Suwignyo salah satu pensiunan juru pelihara situs cagar budaya Reco Lanang yang dikelolah Balai Pelestarian Kebudayaaan (BPK) wilayah XI Jawa Timur menceritakan, pada waktu ditemukan Dr Verbeek posisi arca dalam kondisi terletang dipunggung.
Keseluruannya masih belum selesai dikerjakan, kecuali pada wajahnya dalam garis besar memberi kesan sudah selesai. Kondisi Arca Lanang waktu ditemukan sangat berlumut, namun Dr Verbeek memberi kesan agung terhadap Arca tersebut.
“Patung tersebut terkesan duduk dengan telapak tangan kiri terbuka menghadap ke atas dipangkuan dan telapak kanan menempel dilutut kanan, jadi Mudra Bhumisparca,” terang Suwignyo.
Kepala patung itu tidak lagi menyentuh tanah, melainkan terangkat sedikit. Dr Verbeek saat mengukur patung itu dengan teliti mencatat bahwa tinggi patung dari ujung kepala sampai permukaan tanah adalah 1.75 m. Dari ukuran ini, bisa dibayangkan betapa kolosalnya keseluruhan patung tersebut.
Bahkan Dr Verbeek meneyebutnya Arca Lanang ini sebagai arca terbesar di Jawa. Pengukuran dilakukan Dr Verbeek dari kepala sampai pada lekukan kaki adalah 5 – 4 meter, lebar lulut dari ke lutut 3 meter, lebar dada 2,58 meter, panjang wajah (tanpa hiasan kepala) 1 meter dan jarak diantara mata 0,48 meter.
“Setelah Dr Verbeek datang, kemudian Dr Van Hoevel berkunjung melihat keberadaan Reco Lanang pada tahun 1849 saat dia pertama kali mengunjungi Gunung Boetak. Menurut catatan Dr Van Hoevel, Reco itu dianggap belum selesai karena bisa dilihat dari tangan kanannya yang semestinya diletakkan di lutut kanan, tetapi masih terlihat seperti bongkahan batu belum berbentuk sempurna,” urainya.
Patung budha yang terbaring di tengah semak - semak di Gunung Boetak juga dikunjungi oleh Dr Brumund pada tahun 1854. Dalam catatannya, ia menyebutkan bahwa patung itu berada di belakang Trawas. Keberadaan Reco Lanang sudah berusia puluhan tahun itu masih terpelihara dan terjaga dengan baik hingga saat ini.
Menurutnya, keberadaan Reco Lanang untuk saat ini kurang diminati pengunjung, ia mengatakan Modernisasi dan perubahan budaya dari zaman ke zaman membuat polah pikir juga akan terus mengalami perubahan, hal ini bisa diketahui dalam sepinya pengunjung ke sini juga di pengaruhi faktor tersebut.
“Zaman sekarang sudah maju dengan teknologi internet yang memudahkan akses informasi.
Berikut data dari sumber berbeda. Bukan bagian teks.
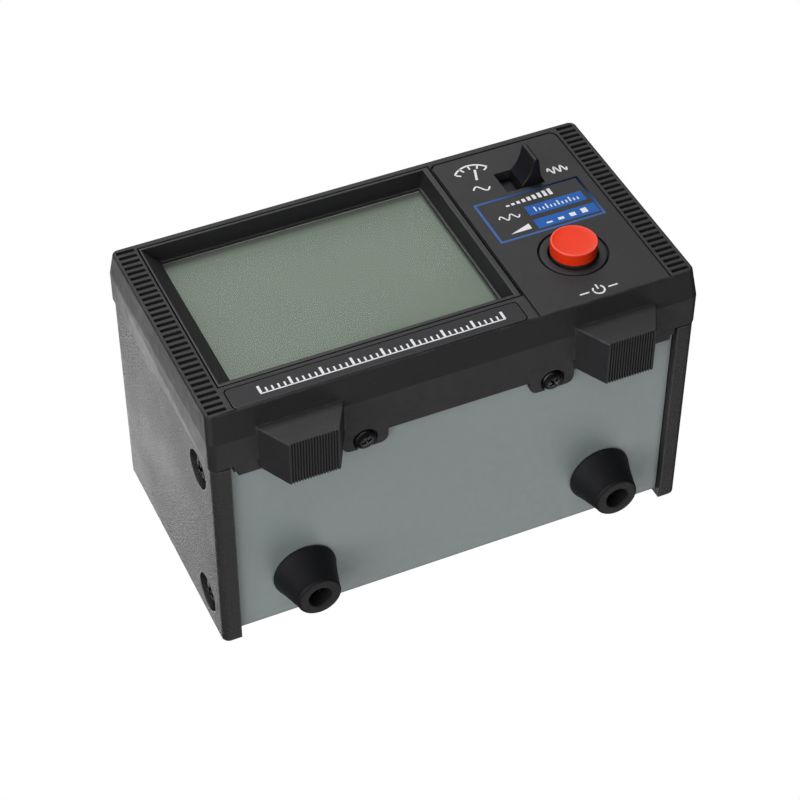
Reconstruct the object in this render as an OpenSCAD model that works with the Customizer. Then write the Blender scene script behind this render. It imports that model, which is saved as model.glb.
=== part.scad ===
// Desktop SWR and power meter for amateur radio: moulded front bezel with an
// inset display, push button and slide switch, a textured cover, a folded grey
// chassis on four feet, four coaxial sockets at the back and two couplers inside.
// Origin: middle of the outer box, on the plane that the four feet stand on.
// +X to the meter's right, +Y to the back, +Z up. All sizes in millimetres.

/* [Case] */
// Width of the cover
case_w = 120; // [119:0.5:121]
// Height of the cover
case_h = 64; // [63.5:0.1:64.5]
// Depth from the face to the cover's rear edge
case_d = 71.4; // [71:0.1:72]
// Width of the cover's bottom rails
rail_t = 4.6; // [4.4:0.1:4.8]
// Wall of the cover above the rails
cover_t = 2.4; // [2.0:0.1:2.6]
// Outer corner radius of the cover
corner_r = 1.8; // [1.2:0.1:2.2]
// Width of the joint line between bezel and cover
joint_gap = 0.3; // [0.2:0.05:0.5]

/* [Bezel] */
// Depth of the front bezel
bezel_d = 14.5; // [14.2:0.1:14.6]
// Depth of the bezel's slanted front band
band_d = 6.7; // [6:0.1:7.2]
// Thickness of the bezel's front wall
bezel_t = 2.4; // [2.2:0.1:2.6]
// How far the rear lip reaches under the chassis
lip_d = 17.8; // [17.4:0.1:18]
// Number of grooves in each rib strip
rib_n = 31; // [24:1:34]
// Width of one rib groove
rib_w = 0.95; // [0.6:0.05:1.1]

/* [Display] */
// Width of the opening in the display frame
view_w = 65.8; // [64:0.1:66.5]
// Height of the opening in the display frame
view_h = 46.6; // [45:0.1:47]
// Depth of the display frame
frame_d = 4.5; // [4.2:0.1:4.7]

/* [Controls] */
// Radius of the push button
btn_r = 5.5; // [5:0.1:5.6]
// How far the button stands out of the face
btn_out = 4.05; // [3.5:0.05:5]
// Travel of the push button
btn_travel = 2.5; // [1:0.1:2.6]
// How far the slide lever stands out of the face
lever_out = 7; // [6:0.1:7.5]
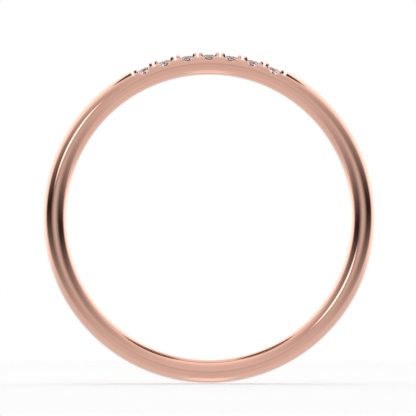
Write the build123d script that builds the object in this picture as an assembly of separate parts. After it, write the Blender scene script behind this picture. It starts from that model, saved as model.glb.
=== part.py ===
from build123d import *
import math
import os

# ---------------------------------------------------------------------------
# A diamond-set wedding band. All sizes are in millimetres, angles in degrees.
# The finger hole runs along Y, its centre is the origin, and the row of stones
# is centred on +Z.
# ---------------------------------------------------------------------------

# The ring itself
finger_circumference = 53.0  # ring size ISO 8653 no. 53
wall = 1.45                  # radial thickness of the shank
band_width = 1.6             # front face to back face
land_width = 0.12            # straight strip in the middle of the comfort-fit bore
arc_join_angle = 45.0        # where the side arc of the section meets its crown arc

# The stones: round brilliants
stone_count = 7
stone_diameter = 1.10
stone_gap = 0.22             # between the girdles of neighbouring stones
table_ratio = 0.56           # table width over stone diameter
crown_angle = 34.5
girdle_ratio = 0.03          # girdle thickness over stone diameter
pavilion_angle = 40.75
star_ratio = 0.50            # length of the star facets across the crown
lower_half_ratio = 0.77      # length of the lower-half facets down the pavilion
table_drop = 0.232           # table below the crown line of the shank
facet_symmetry = 8           # main facets round each stone
facet_turn = 22.5            # the first main facet's angle from the row, about the stone's own axis

# The setting cut into the head of the band
stone_clearance = 0.01       # all round the stone in its seat
claw_width = 0.238           # claw seen from the front, at the middle of the scallop's floor arc
claw_grip = 0.10             # how far a claw may reach in over the girdle
claw_tip_drop = 0.055        # claw tips below the crown line of the shank
slot_width = 0.14            # saw cut between neighbouring claws
slot_floor_rise = 0.018      # saw-cut floor above the top of the girdle
scallop_depth = 0.545        # scallop floor below the crown line of the shank
scallop_lean = 24.0          # how far the scallop's straight sides lean outwards
dish_radius = 2.3            # ball that dishes the front and the back of each cell
dish_bite = 0.06             # how deep the ball goes in at the middle of the cell
channel_width = 0.50         # trough between the front and the back claws
light_hole_diameter = 0.50   # hole under each stone, open to the finger
cutter_overrun = 1.0         # how far a cutter runs past the metal

# ---------------------------------------------------------------------------
# Sizes that follow from the ones above
# ---------------------------------------------------------------------------
bore_radius = finger_circumference / (2.0 * math.pi)
outer_radius = bore_radius + wall

stone_radius = stone_diameter / 2.0
table_radius = stone_radius * table_ratio
crown_height = (stone_radius - table_radius) * math.tan(math.radians(crown_angle))
girdle_thickness = stone_diameter * girdle_ratio
pavilion_depth = stone_radius * math.tan(math.radians(pavilion_angle))

table_level = outer_radius - table_drop
girdle_top = table_level - crown_height
girdle_bottom = girdle_top - girdle_thickness
culet_level = girdle_bottom - pavilion_depth

facet_step = 360.0 / facet_symmetry
squeeze = math.cos(math.radians(facet_step / 2.0))
table_edge = table_radius * squeeze
star_radius = table_edge + star_ratio * (stone_radius - table_edge)
star_height = (stone_radius - star_radius * squeeze) * math.tan(math.radians(crown_angle))
steepest_crown_slope = star_height / (stone_radius - star_radius)

girdle_middle = (girdle_top + girdle_bottom) / 2.0
half_spacing = (stone_diameter + stone_gap) / 2.0
pitch_angle = 2.0 * math.degrees(math.asin(half_spacing / girdle_middle))
head_angle = pitch_angle * stone_count

cell_half_width = girdle_top * math.tan(math.radians(pitch_angle / 2.0))
scallop_width = 2.0 * (cell_half_width - slot_width / 2.0 - claw_width)
scallop_floor = outer_radius - scallop_depth
slot_floor = girdle_top + slot_floor_rise
claw_tip_radius = outer_radius - claw_tip_drop


# ---------------------------------------------------------------------------
# Band section
# ---------------------------------------------------------------------------
def oval_quarter(half_width, half_height):
    """Radii of the crown arc and the side arc of one quarter of an oval."""
    sine = math.sin(math.radians(arc_join_angle))
    cosine = math.cos(math.radians(arc_join_angle))
    side_share = (1.0 - cosine) / sine
    crown = (half_width - half_height * side_share) / (cosine - side_share * (1.0 - sine))
    side = (half_height - crown * (1.0 - sine)) / sine
    return crown, side


def oval_arcs(flat_half, half_width, half_height, middle, outward):
    """Crown arc and side arc from the flat of one face to the band's edge."""
    crown, side = oval_quarter(half_width, half_height)
    sine = math.sin(math.radians(arc_join_angle))
    cosine = math.cos(math.radians(arc_join_angle))
    half_sine = math.sin(math.radians(90.0 - (90.0 - arc_join_angle) / 2.0))
    half_cosine = math.cos(math.radians(90.0 - (90.0 - arc_join_angle) / 2.0))
    low_sine = math.sin(math.radians(arc_join_angle / 2.0))
    low_cosine = math.cos(math.radians(arc_join_angle / 2.0))
    crown_centre = half_height - crown
    side_centre = half_width - side
    start = (middle + outward * half_height, flat_half)
    crown_mid = (middle + outward * (crown_centre + crown * half_sine), flat_half + crown * half_cosine)
    join = (middle + outward * (crown_centre + crown * sine), flat_half + crown * cosine)
    side_mid = (middle + outward * side * low_sine, flat_half + side_centre + side * low_cosine)
    end = (middle, flat_half + half_width)
    return ThreePointArc(start, crown_mid, join), ThreePointArc(join, side_mid, end)


def band_section():
    """Closed section of the shank: radius along local X, width along local Y."""
    half_height = wall / 2.0
    middle = bore_radius + half_height
    inner_half_width = (band_width - land_width) / 2.0
    outer_crown, outer_side = oval_arcs(0.0, band_width / 2.0, half_height, middle, 1.0)
    inner_crown, inner_side = oval_arcs(land_width / 2.0, inner_half_width, half_height, middle, -1.0)
    land = Line((bore_radius, 0.0), (bore_radius, land_width / 2.0))
    front_half = [land, inner_crown, inner_side, outer_side, outer_crown]
    back_half = [edge.mirror(Plane.XZ) for edge in front_half]
    return make_face(Wire(front_half + back_half))


# ---------------------------------------------------------------------------
# Round brilliant, standing on its own axis (local Z measured from ring centre)
# ---------------------------------------------------------------------------
def on_circle(radius, azimuth, level):
    """Point at a radius, azimuth and level round the stone's axis."""
    turn = math.radians(azimuth)
    return Vector(radius * math.cos(turn), radius * math.sin(turn), level)


def facet_plane(first, second, third):
    """Plane through three points of a facet, facing away from the stone."""
    normal = (second - first).cross(third - first).normalized()
    heart = Vector(0, 0, girdle_middle)
    if normal.dot(first - heart) < 0:
        normal = normal * -1.0
    return Plane(origin=first, z_dir=normal)


def facets():
    """Planes of every facet, crown first, then pavilion."""
    step = facet_step
    half_step = step / 2.0
    pavilion_slope = math.tan(math.radians(pavilion_angle))
    star_level = girdle_top + star_height
    lower_radius = stone_radius * (1.0 - lower_half_ratio)
    lower_level = girdle_bottom - (stone_radius - lower_radius * squeeze) * pavilion_slope
    culet = Vector(0, 0, culet_level)
    planes = [Plane(origin=(0, 0, table_level), z_dir=(0, 0, 1))]
    for index in range(facet_symmetry):
        main = facet_turn + index * step
        corner = on_circle(table_radius, main, table_level)
        next_corner = on_circle(table_radius, main + step, table_level)
        star_tip = on_circle(star_radius, main + half_step, star_level)
        star_tip_before = on_circle(star_radius, main - half_step, star_level)
        lower_tip = on_circle(lower_radius, main + half_step, lower_level)
        lower_tip_before = on_circle(lower_radius, main - half_step, lower_level)
        planes.append(facet_plane(corner, star_tip, star_tip_before))
        planes.append(facet_plane(corner, next_corner, star_tip))
        planes.append(facet_plane(culet, lower_tip, lower_tip_before))
        for edge in (main, main + step):
            upper_edge = on_circle(stone_radius, edge, girdle_top)
            upper_middle = on_circle(stone_radius, main + half_step, girdle_top)
            lower_edge = on_circle(stone_radius, edge, girdle_bottom)
            lower_middle = on_circle(stone_radius, main + half_step, girdle_bottom)
            planes.append(facet_plane(star_tip, upper_edge, upper_middle))
            planes.append(facet_plane(lower_tip, lower_edge, lower_middle))
    return planes


def brilliant():
    """One round brilliant cut from a cylinder by its facet planes."""
    height = table_level - culet_level
    stone = Pos(0, 0, culet_level + height / 2.0) * Cylinder(stone_radius, height)
    for plane in facets():
        stone = split(stone, bisect_by=plane, keep=Keep.BOTTOM)
    return stone


# ---------------------------------------------------------------------------
# Cutters for the head
# ---------------------------------------------------------------------------
def stone_seat():
    """Room for one stone: light hole, bearing, girdle groove, claw opening."""
    hole_radius = light_hole_diameter / 2.0
    groove_radius = stone_radius + stone_clearance
    mouth_radius = stone_radius - claw_grip
    pavilion_slope = math.tan(math.radians(pavilion_angle))
    bearing_top = girdle_bottom - stone_clearance
    bearing_foot = bearing_top - (groove_radius - hole_radius) * pavilion_slope
    groove_top = girdle_top + stone_clearance
    mouth_level = groove_top + (groove_radius - mouth_radius) * steepest_crown_slope
    top = outer_radius + cutter_overrun
    bottom = bore_radius - cutter_overrun
    outline = Polyline(
        (0, bottom),
        (hole_radius, bottom),
        (hole_radius, bearing_foot),
        (groove_radius, bearing_top),
        (groove_radius, groove_top),
        (mouth_radius, mouth_level),
        (mouth_radius, top),
        (0, top),
        close=True,
    )
    return revolve(Plane.XZ * make_face(outline), Axis.Z, 360.0)


def through_cut(width, floor, lean):
    """Cut running front to back: round floor at a given radius, straight sides that lean outwards."""
    radius = width / 2.0
    centre = floor + radius
    top = outer_radius + cutter_overrun
    tangent_half = radius * math.cos(math.radians(lean))
    tangent_level = centre - radius * math.sin(math.radians(lean))
    top_half = tangent_half + (top - tangent_level) * math.tan(math.radians(lean))
    left_foot = (-tangent_half, tangent_level)
    right_foot = (tangent_half, tangent_level)
    outline = [
        ThreePointArc(left_foot, (0, floor), right_foot),
        Line(right_foot, (top_half, top)),
        Line((top_half, top), (-top_half, top)),
        Line((-top_half, top), left_foot),
    ]
    return extrude(Plane.XZ * make_face(Wire(outline)), amount=band_width / 2.0 + cutter_overrun, both=True)


def cell_dishes():
    """Two balls that dish the front and the back of one cell where the section's arcs join."""
    crown, side = oval_quarter(band_width / 2.0, wall / 2.0)
    sine = math.sin(math.radians(arc_join_angle))
    cosine = math.cos(math.radians(arc_join_angle))
    reach = crown + dish_radius - dish_bite
    offset = reach * cosine
    level = outer_radius - crown + reach * sine
    return [Pos(0, side_sign * offset, level) * Sphere(dish_radius) for side_sign in (-1.0, 1.0)]


def head_ring(inner, width):
    """Ring segment over the whole head, from a radius outwards."""
    outer = outer_radius + cutter_overrun
    outline = Pos((inner + outer) / 2.0, 0) * Rectangle(outer - inner, width)
    segment = revolve(outline, Axis.Y, head_angle)
    return Rot(0, -90.0 - head_angle / 2.0, 0) * segment


def stone_angle(index):
    """Angle of a stone from the top of the ring, left to right."""
    return (index - (stone_count - 1) / 2.0) * pitch_angle


# ---------------------------------------------------------------------------
# Build and write the nodes
# ---------------------------------------------------------------------------
os.makedirs("parts", exist_ok=True)

band = revolve(band_section(), Axis.Y, 360.0)
band -= head_ring(claw_tip_radius, band_width + 2.0 * cutter_overrun)
band -= head_ring(girdle_top, channel_width)
seat = stone_seat()
scallop = through_cut(scallop_width, scallop_floor, scallop_lean)
slot = through_cut(slot_width, slot_floor, 0.0)
dishes = cell_dishes()
for index in range(stone_count):
    turn = Rot(0, stone_angle(index), 0)
    band -= turn * seat
    band -= turn * scallop
    for dish in dishes:
        band -= turn * dish
for index in range(stone_count + 1):
    band -= Rot(0, stone_angle(index) - pitch_angle / 2.0, 0) * slot
export_step(band, "parts/band.step")

stone = brilliant()
for index in range(stone_count):
    placed = Rot(0, stone_angle(index), 0) * stone
    export_step(placed, f"parts/diamond_{index + 1}.step")
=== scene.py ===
# %% [markdown]
# # A diamond-set wedding band
# A slim rose gold ring with seven small round brilliants let into its top. The
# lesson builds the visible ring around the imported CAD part: one cast band with
# its claws, seven cut stones, two finishes and a plain white studio.

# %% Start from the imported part
import math
import bmesh
import bpy
import numpy as np
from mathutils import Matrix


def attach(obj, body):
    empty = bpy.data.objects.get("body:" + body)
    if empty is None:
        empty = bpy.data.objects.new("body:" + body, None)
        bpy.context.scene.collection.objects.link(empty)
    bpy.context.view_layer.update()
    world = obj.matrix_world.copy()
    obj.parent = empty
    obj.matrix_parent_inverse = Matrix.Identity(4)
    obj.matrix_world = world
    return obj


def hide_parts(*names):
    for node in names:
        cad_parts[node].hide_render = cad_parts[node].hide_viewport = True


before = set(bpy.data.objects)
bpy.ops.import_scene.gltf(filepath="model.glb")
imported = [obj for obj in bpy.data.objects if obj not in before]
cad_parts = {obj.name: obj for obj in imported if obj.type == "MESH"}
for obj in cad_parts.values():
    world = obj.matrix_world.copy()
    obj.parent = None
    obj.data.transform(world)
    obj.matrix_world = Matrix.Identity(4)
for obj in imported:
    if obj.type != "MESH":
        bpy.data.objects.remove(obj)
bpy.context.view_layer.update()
print("CAD nodes:", sorted(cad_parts))

# %% [markdown]
# ## Sizes
# Everything is thought of in millimetres and written to the scene in metres.
# The finger hole runs along Y, the ring's centre is the origin, and the middle
# stone stands on +Z. The crown line is the outside of the shank, and heights in
# the head are counted down from it. The main facets of a stone are 45 degrees
# apart, and the first one is half a turn of that away from the row.

# %% Ring, stone and cut sizes
MM = 0.001
finger_circumference = 53.0
hole_radius = finger_circumference / (2 * math.pi)
wall, width, land = 1.45, 1.6, 0.12
crown_line = hole_radius + wall
middle_line = hole_radius + wall / 2

stones = 7
stone_radius, stone_gap, girdle_thickness = 0.55, 0.22, 0.033
table_share, lower_half_share, table_drop = 0.56, 0.77, 0.232
facet_half_turn = 22.5
table_radius = table_share * stone_radius
crown_slope = math.tan(math.radians(34.5))
pavilion_slope = math.tan(math.radians(40.75))
table_level = crown_line - table_drop
girdle_top = table_level - (stone_radius - table_radius) * crown_slope
girdle_foot = girdle_top - girdle_thickness
culet_level = girdle_foot - stone_radius * pavilion_slope
squeeze = math.cos(math.radians(facet_half_turn))
star_radius = (table_radius * squeeze + stone_radius) / 2
star_level = girdle_top + (stone_radius - star_radius * squeeze) * crown_slope
seat_slope = (star_level - girdle_top) / (stone_radius - star_radius)
pitch = 2 * math.asin((stone_radius + stone_gap / 2) / (girdle_top - girdle_thickness / 2))
head_half = pitch * stones / 2
print("crown line", round(crown_line, 3), "pitch in degrees", round(math.degrees(pitch), 3))

# %% [markdown]
# ## The band as a field of distances
# The band is a lost-wax casting that has been sawn, drilled and polished, so
# no edge on it is sharp. A distance field suits that: it says how far any point
# is from the metal, a cut is one field taken from another, and the polish is a
# radius given to each cut. The section is an oval of four tangent arcs, with a
# short straight strip in the bore so that it slides over a finger.

# %% The section of the hoop
def oval_radii(half_width, half_height, turn=math.radians(45)):
    s, c = math.sin(turn), math.cos(turn)
    share = (1 - c) / s
    crown = (half_width - half_height * share) / (c - share * (1 - s))
    return crown, (half_height - crown * (1 - s)) / s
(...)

Namun, anak muda sekarang jarang tertarik dengan lokasi cagar budaya seperti Reco Lanang. Padahal, patung budha ini memiliki nilai sejarah sangat tinggi. Saya sudah pensiun dari tugas saya sejak tahun 2021, tapi saya berharap orang-orang tidak melupakan sejarah (Jas Merah),” katanya.
Tambahan informasi, selain dijadikan objek wisata cagar budaya, Reco Lanang juga dijadikan tempat ibadah bagi agama budha, hal ini bisa dijumpai saat ada hari – hari besar keagamaan umat budha.